Seriously, who the hell knows what's 10 years down the road. The industry is driven as much by fads as logic, if not more.
I just hope the UI side simplifies so that one doesn't have to say diddle with the minutia of scroll-bar coordinates for everyday GUI idioms and bread-and-butter CRUD. I'd like to focus on domain logic rather than micromanage UI glitches all day.
UI's are f8cking mess unless you target a specific browser brand and version. We devolved from the desktop days. I pray the industry cleans up the UI mess created by the browser. Unfortunately the industry seems to be chasing eye candy fads instead instead of practical things, but I guess the money is in hype and flash.
In summary, get off my UI lawn!
Table-ized A.I.
Not sure how fishing rods factor in.
Fishing rod == retirement. Or at least so I'm guessing.
I'll be retired in a decade, so I'll just be programming for fun. That's how.

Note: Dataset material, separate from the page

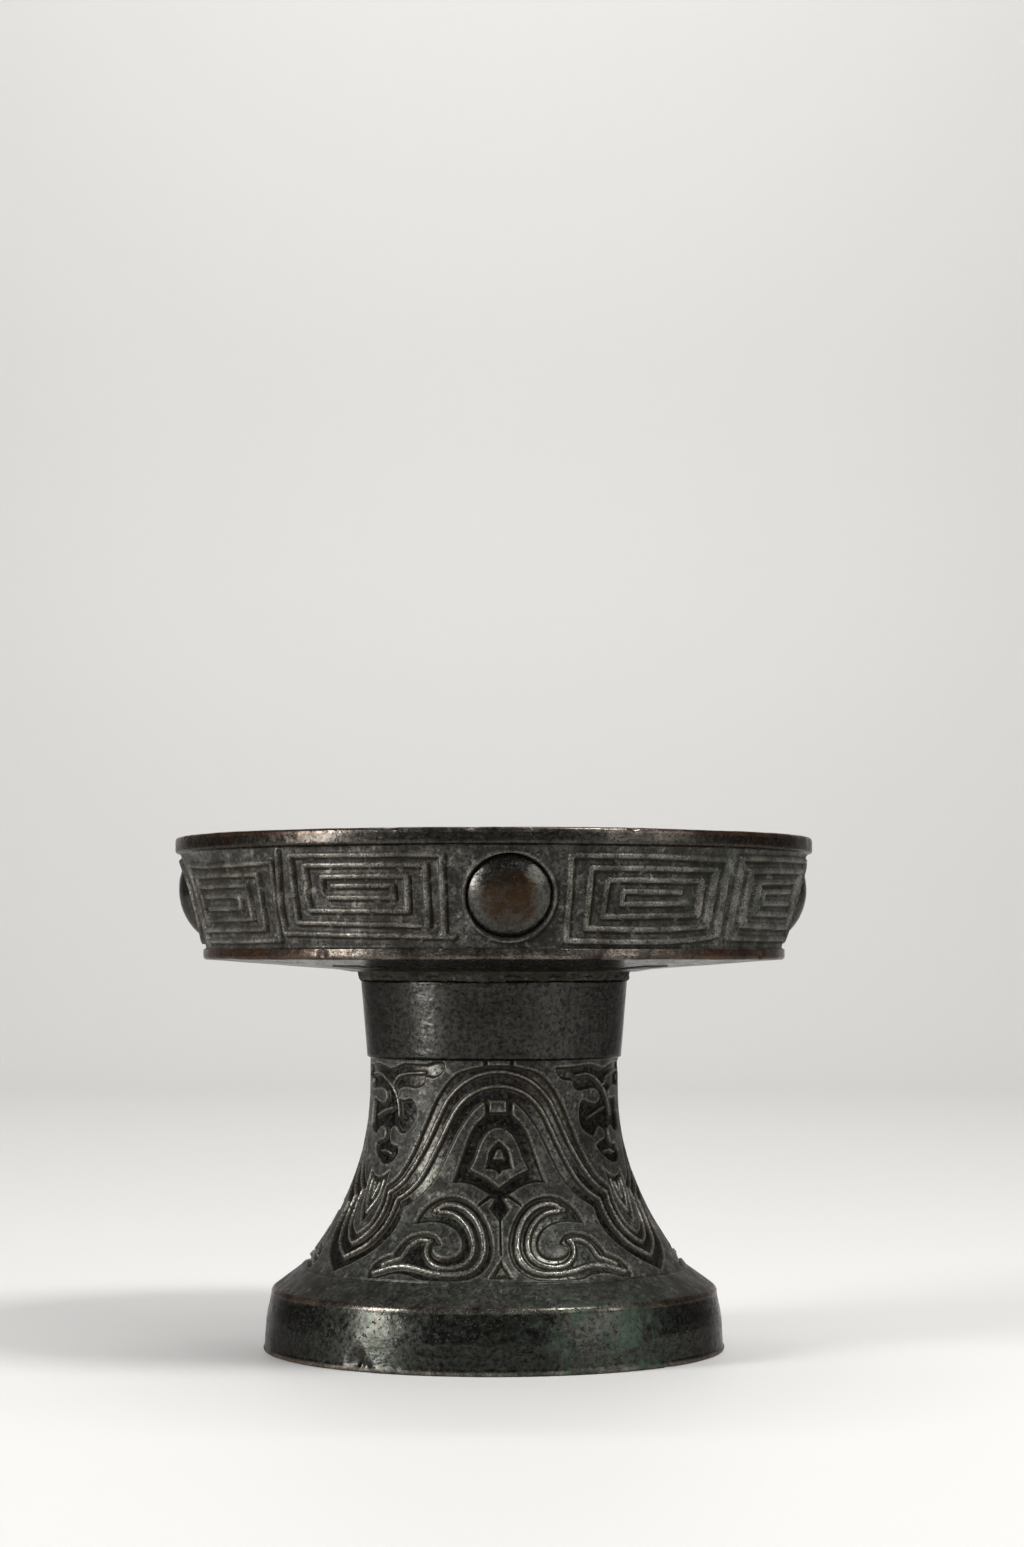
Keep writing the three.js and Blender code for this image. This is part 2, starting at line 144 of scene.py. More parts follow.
class OrnamentSizes(bpy.types.PropertyGroup):
    """Sizes of the cast ornament."""

    ground_depth: length("Ground depth", 0.95, "How deep the pedestal's ground is sunk")
    cove: length("Cove", 0.6, "Width over which sunk ground curves down from an edge")
    dish_line: length("Dish line", 1.3, "Width of the raised lines on the dish")
    dish_ridge: length("Dish ridge", 2.9, "Width of the upright ridges between two spirals")
    dish_rise: length("Dish line rise", 0.8, "Height of the raised lines on the dish")
    dish_ground: length("Dish ground", 0.3, "How far the dish's ground lies under its plain wall")
    groove: length("Groove", 0.3, "Depth of the groove along a raised line's foot")
    soft_edge: length("Soft edge", 0.2, "Width over which a worn edge rounds off")
    ring_rise: length("Ring rise", 0.95, "Height of the raised ring round a boss")
    unevenness: length("Unevenness", 0.5, "Depth of the slow swells of the castings' skin")
    grain: length("Grain", 0.04, "Depth of the grain of the castings' skin")
    wobble: share("Wobble", 0.005, "How far drawn edges stray, as a share of the radius")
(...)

Schroedinger's Brexit: The UK is both in and out of the EU at the same time!
Well, as you probably guessed I've been around a long time, and this idea comes up over and over again, and it never takes off, and for a good reason. Programming is hard; it's deeply tied to logical reasoning, which in turn is tied to language and notation. Having visual representations as an adjunct often does make reasoning easier, but having only visual representations does not.
Through the years I've met a number of people who claim to be "visual thinkers", but in fact I don't think most people who make that claim are particularly good at visual thinking. What they really mean is they want things kept simple so they don't have to work that hard; when confronted with visual subtlety or complexity they're just as lost as when they are confronted with linguistic complexity. Basically they're mentally lazy but prefer to think of themselves as misunderstood.
Now there are people who are great visual thinkers. Any decent graphic designer is bound to be a strong visual thinker. But oddly enough it's not graphic designers who make this claim. It's usually managers who don't have the patience to read through pages of text; but they don't have the patience to wade through pages of diagrams, either.